PROBLEM - Please give the listing again in its entirety, exactly as written.

DATASET SECTION -

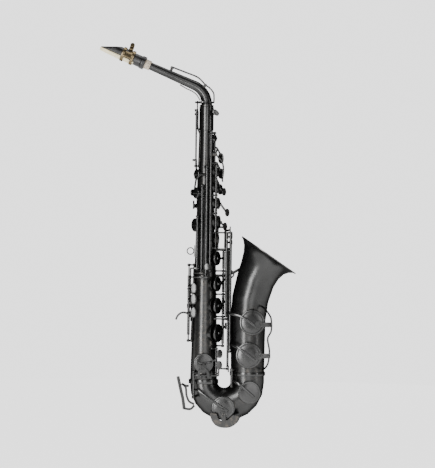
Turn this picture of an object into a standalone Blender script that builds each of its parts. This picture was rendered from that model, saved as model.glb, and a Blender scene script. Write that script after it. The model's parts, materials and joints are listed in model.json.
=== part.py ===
"""An alto saxophone as an assembly of separate solids, in metres, +Z up, with its origin in the strap ring.

The body tube stands upright, the bell is on the +X side, and the player's right hand side faces -Y.
Lengths are written in millimetres in a design frame whose Z axis is the body tube's own axis and whose
floor is the lowest point of the bow. The empty named saxophone carries everything to the origin in the ring.
"""

import math

import bmesh
import bpy
from mathutils import Matrix, Vector

MM = 0.001
UP, LEFT, FRONT = Vector((0, 0, 1)), Vector((0, 1, 0)), Vector((1, 0, 0))
RIGHT = -LEFT

# Driving dimensions of the bore
BODY_FOOT_Z, BODY_TOP_Z = 83.0, 566.0
BODY_FOOT_R, BODY_TOP_R = 25.5, 12.0
WALL = 1.1
BOW_BEND_R = 41.2
BELL_X = 2 * BOW_BEND_R
BELL_FOOT_Z = 100.0
BELL_STRAIGHT_TOP_Z = 200.0
BELL_ARC_R = 220.0
NECK_BASE_Z, NECK_BEND_R, NECK_TURN = 605.4, 38.0, math.radians(66.9)
NECK_STRAIGHT = 104.0
NECK_BEND = NECK_BEND_R * NECK_TURN
NECK_END = NECK_BEND + NECK_STRAIGHT
NECK_TIP = NECK_END + 14.0
# The mouthpiece's shank starts here from the neck's end, and its table lies this far below its axis
SHANK_AT, MOUTHPIECE_LENGTH, TABLE_DROP = -2.0, 89.0, 7.8
MOUTHPIECE_TWIST = math.radians(22)

# The bell's outside and its bore, as (distance along its axis from its foot, radius)
BELL_PROFILE = [
    (0, 31.5), (60, 32.2), (100, 33.0), (140, 34.5), (176, 36.2), (198, 39.0),
    (213, 43.6), (222, 49.6), (227.5, 56.0), (230, 61.3), (231.4, 61.3),
]
BELL_BORE = [
    (-4, 30.4), (60, 31.1), (100, 31.9), (140, 33.4), (176.2, 35.1), (198.5, 37.8),
    (214, 42.4), (223.2, 48.6), (228.9, 55.4), (231.4, 60.6), (236, 68),
]

# Tone holes of the body tube, as name: (angle round the tube, height, radius)
TONE_HOLES = {
    "high_f_sharp": (22, 541, 4.6),
    "palm_f": (270, 540, 4.8),
    "palm_eb": (270, 508, 5.4),
    "palm_d": (270, 476, 6.0),
    "high_e": (151, 473, 7.4),
    "c_key": (0, 478, 6.2),
    "key_b": (0, 448, 7.6),
    "side_c": (151, 438, 8.4),
    "key_a": (0, 419, 8.4),
    "key_g": (0, 384, 10.0),
    "side_bb": (150, 378, 10.4),
    "g_sharp": (-15, 352, 11.0),
    "f_sharp_aux": (35, 316, 11.2),
    "key_f": (35, 268, 12.0),
    "key_e": (35, 227, 13.0),
    "key_d": (35, 176, 15.0),
    "low_eb": (90, 120, 16.4),
}
# Tone holes that face the player's right on bow and bell, as name: (x, z, radius), with their rims level
BOW_HOLES = {"low_c": (38.4, 37.6, 19.5), "low_c_sharp": (86.0, 66.7, 19.0)}
BELL_HOLES = {"low_b": (86.0, 136.0, 22.0), "low_bb": (91.5, 197.4, 21.5)}
SIDE_RIM_Y = -34.6

# Where the left thumb sits, the octave lever's pivot, and the ends of the side keys' tails
THUMB_REST = (-24.0, 0.0, 416.0)
THUMB_REST_R = 8.0
THUMB_ANGLE = 207.0
THUMB_PIVOT_Z = 468.0
TAIL_TIPS = {"high_e": (5.0, -35.4), "side_c": (-3.5, -34.2), "side_bb": (-11.8, -32.0)}
RING_CENTRE = Vector((-27.3, 0.0, 329.0))

# Mechanism sizes
GAP = 0.35
CHIMNEY_WALL, CHIMNEY_RISE = 1.2, 2.6
ROD_R, BORE_R, TUBE_R = 1.35, 1.65, 2.9
POST_R, POST_HEAD_R = 1.9, 3.4
CUP_T = 4.4
CUP_MARGIN = 2.3
OVAL_BULGE = 0.8
FRONT_F_Z, FRONT_F_OUT = 511.0, 5.0

# Hinge lines, as X and Y in the design frame
UPPER_LINE = (19.5, -14.5)
LOWER_LINE = (35.0, 7.0)
HIGH_FS_LINE = (9.3, -27.5)
HIGH_E_LINE = (2.0, -26.5)
SIDE_C_LINE = (-6.5, -25.0)
SIDE_BB_LINE = (-14.8, -22.5)
LEVER_LINE = (-29.5, -9.0)
LOW_B_LINE = (48.0, -22.0)
LOW_BB_LINE = (40.5, -22.0)
CS_LEVER_LINE = (44.5, -13.5)
CS_CUP_LINE = (52.5, -29.0)
EB_LINE = (23.2, -25.0)
LOW_C_LINE = (-18.5, -28.5)
G_SHARP_LINE = (23.0, 21.5)
TABLE_LINE = (38.0, 27.0)
PALM_LINE = (15.5, 17.0)
OCTAVE_LINE = (-19.0, -12.0)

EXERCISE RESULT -
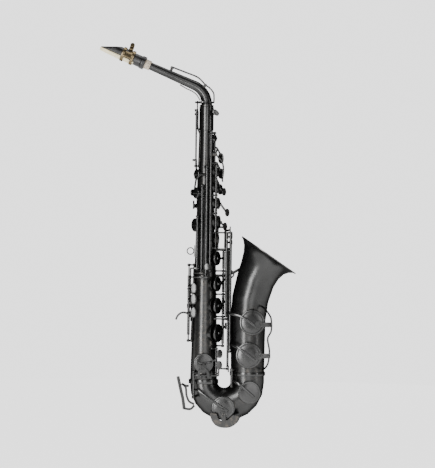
Turn this picture of an object into a standalone Blender script that builds each of its parts. This picture was rendered from that model, saved as model.glb, and a Blender scene script. Write that script after it. The model's parts, materials and joints are listed in model.json.
=== part.py ===
"""An alto saxophone as an assembly of separate solids, in metres, +Z up, with its origin in the strap ring.

The body tube stands upright, the bell is on the +X side, and the player's right hand side faces -Y.
Lengths are written in millimetres in a design frame whose Z axis is the body tube's own axis and whose
floor is the lowest point of the bow. The empty named saxophone carries everything to the origin in the ring.
"""

import math

import bmesh
import bpy
from mathutils import Matrix, Vector

MM = 0.001
UP, LEFT, FRONT = Vector((0, 0, 1)), Vector((0, 1, 0)), Vector((1, 0, 0))
RIGHT = -LEFT

# Driving dimensions of the bore
BODY_FOOT_Z, BODY_TOP_Z = 83.0, 566.0
BODY_FOOT_R, BODY_TOP_R = 25.5, 12.0
WALL = 1.1
BOW_BEND_R = 41.2
BELL_X = 2 * BOW_BEND_R
BELL_FOOT_Z = 100.0
BELL_STRAIGHT_TOP_Z = 200.0
BELL_ARC_R = 220.0
NECK_BASE_Z, NECK_BEND_R, NECK_TURN = 605.4, 38.0, math.radians(66.9)
NECK_STRAIGHT = 104.0
NECK_BEND = NECK_BEND_R * NECK_TURN
NECK_END = NECK_BEND + NECK_STRAIGHT
NECK_TIP = NECK_END + 14.0
# The mouthpiece's shank starts here from the neck's end, and its table lies this far below its axis
SHANK_AT, MOUTHPIECE_LENGTH, TABLE_DROP = -2.0, 89.0, 7.8
MOUTHPIECE_TWIST = math.radians(22)

# The bell's outside and its bore, as (distance along its axis from its foot, radius)
BELL_PROFILE = [
    (0, 31.5), (60, 32.2), (100, 33.0), (140, 34.5), (176, 36.2), (198, 39.0),
    (213, 43.6), (222, 49.6), (227.5, 56.0), (230, 61.3), (231.4, 61.3),
]
BELL_BORE = [
    (-4, 30.4), (60, 31.1), (100, 31.9), (140, 33.4), (176.2, 35.1), (198.5, 37.8),
    (214, 42.4), (223.2, 48.6), (228.9, 55.4), (231.4, 60.6), (236, 68),
]

# Tone holes of the body tube, as name: (angle round the tube, height, radius)
TONE_HOLES = {
    "high_f_sharp": (22, 541, 4.6),
    "palm_f": (270, 540, 4.8),
    "palm_eb": (270, 508, 5.4),
    "palm_d": (270, 476, 6.0),
    "high_e": (151, 473, 7.4),
    "c_key": (0, 478, 6.2),
    "key_b": (0, 448, 7.6),
    "side_c": (151, 438, 8.4),
    "key_a": (0, 419, 8.4),
    "key_g": (0, 384, 10.0),
    "side_bb": (150, 378, 10.4),
    "g_sharp": (-15, 352, 11.0),
    "f_sharp_aux": (35, 316, 11.2),
    "key_f": (35, 268, 12.0),
    "key_e": (35, 227, 13.0),
    "key_d": (35, 176, 15.0),
    "low_eb": (90, 120, 16.4),
}
# Tone holes that face the player's right on bow and bell, as name: (x, z, radius), with their rims level
BOW_HOLES = {"low_c": (38.4, 37.6, 19.5), "low_c_sharp": (86.0, 66.7, 19.0)}
BELL_HOLES = {"low_b": (86.0, 136.0, 22.0), "low_bb": (91.5, 197.4, 21.5)}
SIDE_RIM_Y = -34.6

# Where the left thumb sits, the octave lever's pivot, and the ends of the side keys' tails
THUMB_REST = (-24.0, 0.0, 416.0)
THUMB_REST_R = 8.0
THUMB_ANGLE = 207.0
THUMB_PIVOT_Z = 468.0
TAIL_TIPS = {"high_e": (5.0, -35.4), "side_c": (-3.5, -34.2), "side_bb": (-11.8, -32.0)}
RING_CENTRE = Vector((-27.3, 0.0, 329.0))

# Mechanism sizes
GAP = 0.35
CHIMNEY_WALL, CHIMNEY_RISE = 1.2, 2.6
ROD_R, BORE_R, TUBE_R = 1.35, 1.65, 2.9
POST_R, POST_HEAD_R = 1.9, 3.4
CUP_T = 4.4
CUP_MARGIN = 2.3
OVAL_BULGE = 0.8
FRONT_F_Z, FRONT_F_OUT = 511.0, 5.0

# Hinge lines, as X and Y in the design frame
UPPER_LINE = (19.5, -14.5)
LOWER_LINE = (35.0, 7.0)
HIGH_FS_LINE = (9.3, -27.5)
HIGH_E_LINE = (2.0, -26.5)
SIDE_C_LINE = (-6.5, -25.0)
SIDE_BB_LINE = (-14.8, -22.5)
LEVER_LINE = (-29.5, -9.0)
LOW_B_LINE = (48.0, -22.0)
LOW_BB_LINE = (40.5, -22.0)
CS_LEVER_LINE = (44.5, -13.5)
CS_CUP_LINE = (52.5, -29.0)
EB_LINE = (23.2, -25.0)
LOW_C_LINE = (-18.5, -28.5)
G_SHARP_LINE = (23.0, 21.5)
TABLE_LINE = (38.0, 27.0)
PALM_LINE = (15.5, 17.0)
OCTAVE_LINE = (-19.0, -12.0)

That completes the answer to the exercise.